*Data entries:*
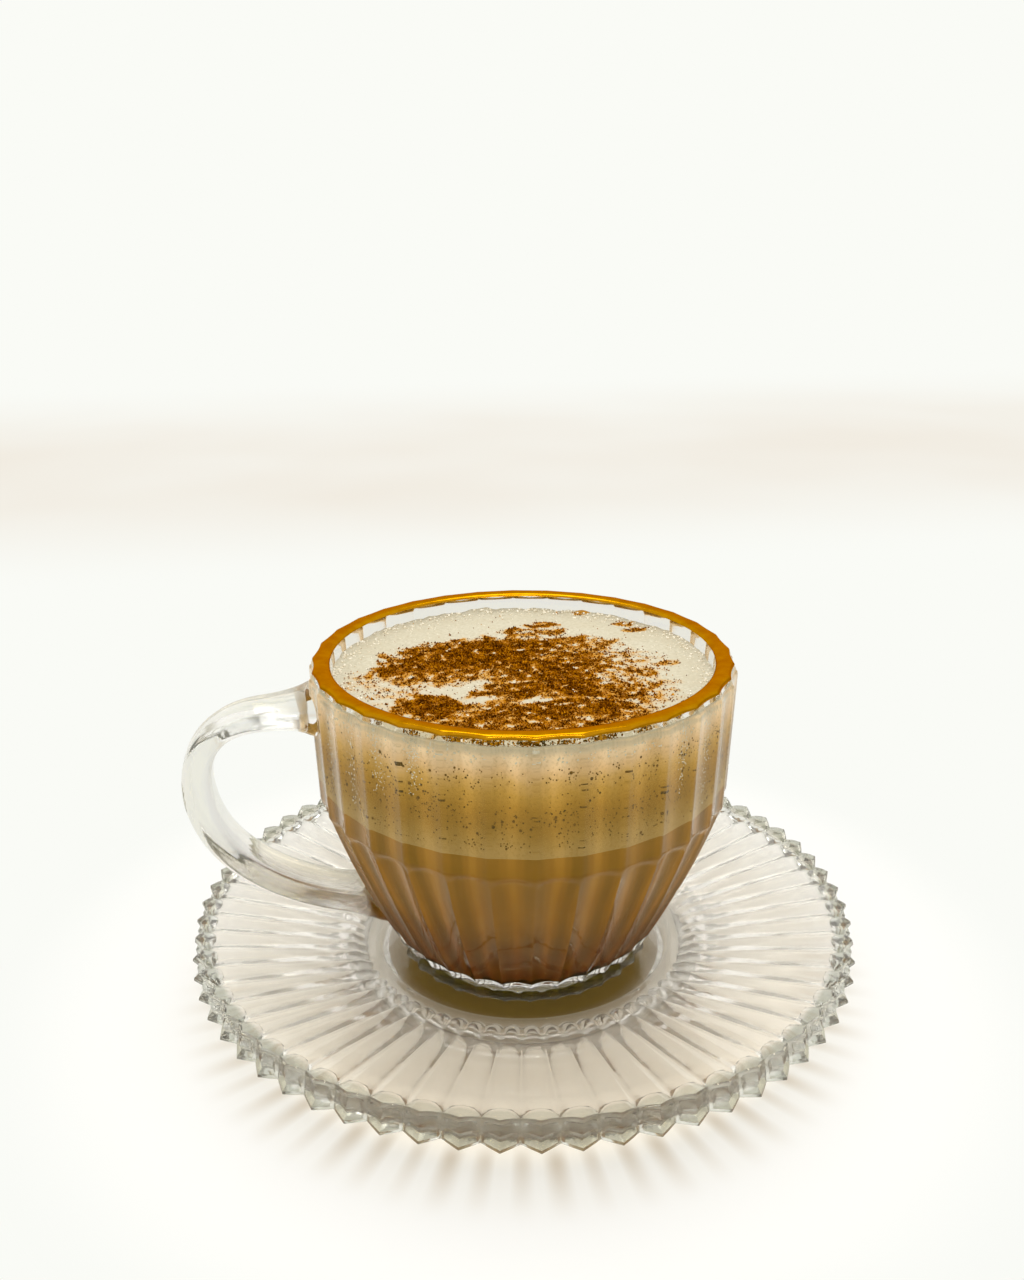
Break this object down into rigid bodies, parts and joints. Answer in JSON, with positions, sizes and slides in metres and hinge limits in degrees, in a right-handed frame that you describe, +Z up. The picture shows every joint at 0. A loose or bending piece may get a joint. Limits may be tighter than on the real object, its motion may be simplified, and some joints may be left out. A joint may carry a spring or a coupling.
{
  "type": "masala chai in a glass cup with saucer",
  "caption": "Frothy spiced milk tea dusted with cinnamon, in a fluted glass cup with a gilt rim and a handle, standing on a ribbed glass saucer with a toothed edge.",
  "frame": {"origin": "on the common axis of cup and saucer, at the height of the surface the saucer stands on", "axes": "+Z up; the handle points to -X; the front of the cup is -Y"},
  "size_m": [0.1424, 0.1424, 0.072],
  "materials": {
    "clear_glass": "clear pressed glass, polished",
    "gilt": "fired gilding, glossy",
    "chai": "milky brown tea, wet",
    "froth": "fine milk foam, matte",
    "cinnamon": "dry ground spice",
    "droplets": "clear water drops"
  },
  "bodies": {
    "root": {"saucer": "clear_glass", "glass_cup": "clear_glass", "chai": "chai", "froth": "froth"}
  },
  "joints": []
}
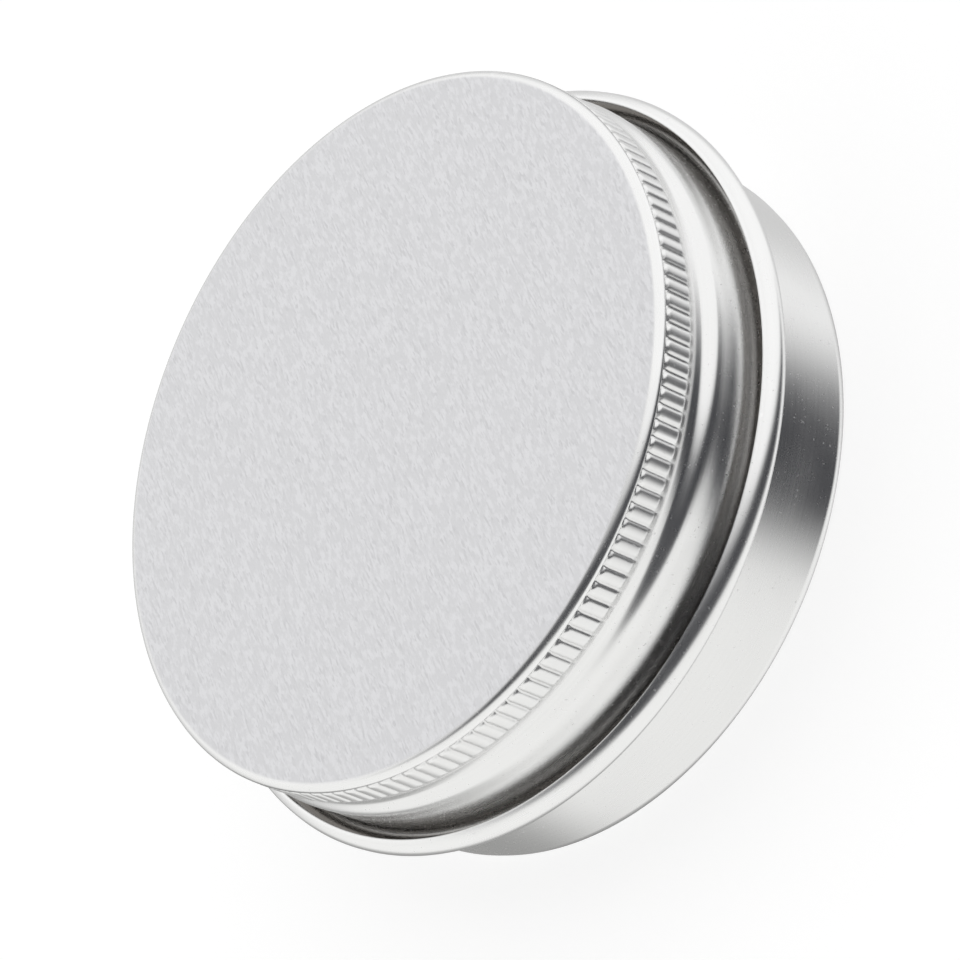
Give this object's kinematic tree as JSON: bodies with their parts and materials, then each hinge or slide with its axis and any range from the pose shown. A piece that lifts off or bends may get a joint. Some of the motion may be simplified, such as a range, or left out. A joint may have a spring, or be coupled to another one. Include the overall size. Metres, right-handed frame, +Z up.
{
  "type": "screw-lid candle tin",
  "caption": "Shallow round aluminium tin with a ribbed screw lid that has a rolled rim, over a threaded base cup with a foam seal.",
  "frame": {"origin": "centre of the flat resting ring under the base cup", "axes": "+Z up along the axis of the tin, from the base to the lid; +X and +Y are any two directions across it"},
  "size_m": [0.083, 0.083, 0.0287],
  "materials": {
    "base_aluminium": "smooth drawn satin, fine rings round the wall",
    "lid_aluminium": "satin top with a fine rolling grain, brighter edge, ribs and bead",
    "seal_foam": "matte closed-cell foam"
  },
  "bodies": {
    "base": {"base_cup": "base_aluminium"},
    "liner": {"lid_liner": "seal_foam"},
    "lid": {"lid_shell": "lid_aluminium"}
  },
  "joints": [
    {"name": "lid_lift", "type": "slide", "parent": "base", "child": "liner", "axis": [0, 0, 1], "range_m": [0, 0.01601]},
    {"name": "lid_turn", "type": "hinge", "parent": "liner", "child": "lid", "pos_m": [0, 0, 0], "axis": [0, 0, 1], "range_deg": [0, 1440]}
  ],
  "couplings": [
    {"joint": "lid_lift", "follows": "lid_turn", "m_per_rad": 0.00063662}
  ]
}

*Work to be completed:*
Extract the data in full. Keep it word for word.

*Result of the task:*
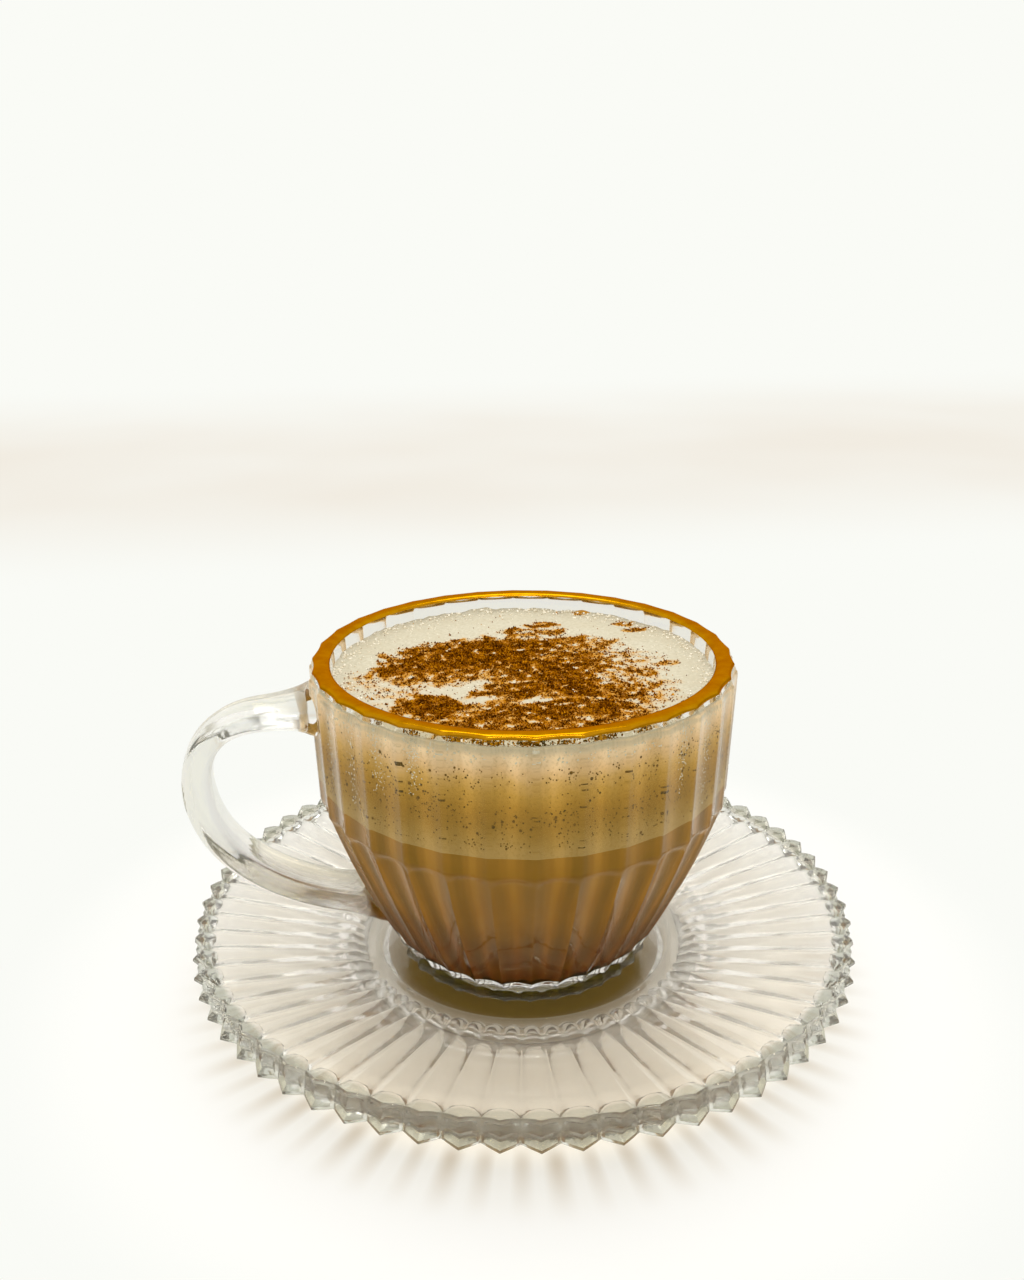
Break this object down into rigid bodies, parts and joints. Answer in JSON, with positions, sizes and slides in metres and hinge limits in degrees, in a right-handed frame that you describe, +Z up. The picture shows every joint at 0. A loose or bending piece may get a joint. Limits may be tighter than on the real object, its motion may be simplified, and some joints may be left out. A joint may carry a spring or a coupling.
{
  "type": "masala chai in a glass cup with saucer",
  "caption": "Frothy spiced milk tea dusted with cinnamon, in a fluted glass cup with a gilt rim and a handle, standing on a ribbed glass saucer with a toothed edge.",
  "frame": {"origin": "on the common axis of cup and saucer, at the height of the surface the saucer stands on", "axes": "+Z up; the handle points to -X; the front of the cup is -Y"},
  "size_m": [0.1424, 0.1424, 0.072],
  "materials": {
    "clear_glass": "clear pressed glass, polished",
    "gilt": "fired gilding, glossy",
    "chai": "milky brown tea, wet",
    "froth": "fine milk foam, matte",
    "cinnamon": "dry ground spice",
    "droplets": "clear water drops"
  },
  "bodies": {
    "root": {"saucer": "clear_glass", "glass_cup": "clear_glass", "chai": "chai", "froth": "froth"}
  },
  "joints": []
}
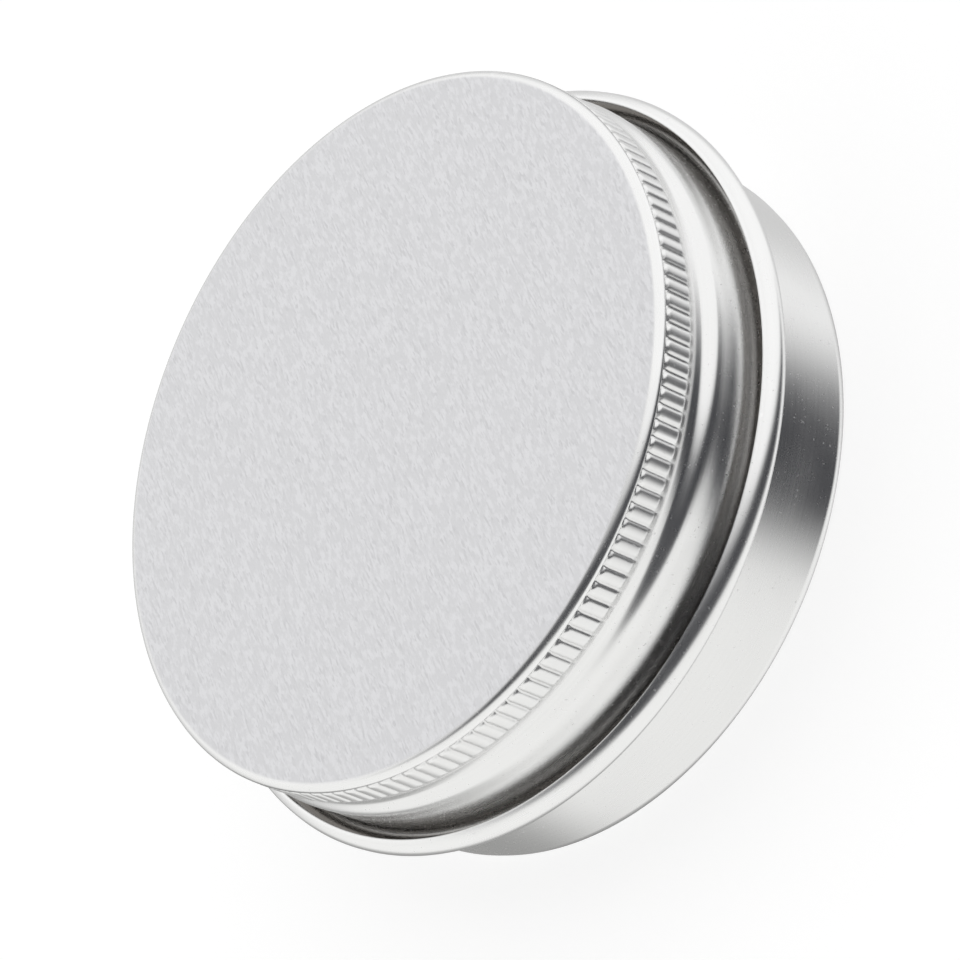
Give this object's kinematic tree as JSON: bodies with their parts and materials, then each hinge or slide with its axis and any range from the pose shown. A piece that lifts off or bends may get a joint. Some of the motion may be simplified, such as a range, or left out. A joint may have a spring, or be coupled to another one. Include the overall size. Metres, right-handed frame, +Z up.
{
  "type": "screw-lid candle tin",
  "caption": "Shallow round aluminium tin with a ribbed screw lid that has a rolled rim, over a threaded base cup with a foam seal.",
  "frame": {"origin": "centre of the flat resting ring under the base cup", "axes": "+Z up along the axis of the tin, from the base to the lid; +X and +Y are any two directions across it"},
  "size_m": [0.083, 0.083, 0.0287],
  "materials": {
    "base_aluminium": "smooth drawn satin, fine rings round the wall",
    "lid_aluminium": "satin top with a fine rolling grain, brighter edge, ribs and bead",
    "seal_foam": "matte closed-cell foam"
  },
  "bodies": {
    "base": {"base_cup": "base_aluminium"},
    "liner": {"lid_liner": "seal_foam"},
    "lid": {"lid_shell": "lid_aluminium"}
  },
  "joints": [
    {"name": "lid_lift", "type": "slide", "parent": "base", "child": "liner", "axis": [0, 0, 1], "range_m": [0, 0.01601]},
    {"name": "lid_turn", "type": "hinge", "parent": "liner", "child": "lid", "pos_m": [0, 0, 0], "axis": [0, 0, 1], "range_deg": [0, 1440]}
  ],
  "couplings": [
    {"joint": "lid_lift", "follows": "lid_turn", "m_per_rad": 0.00063662}
  ]
}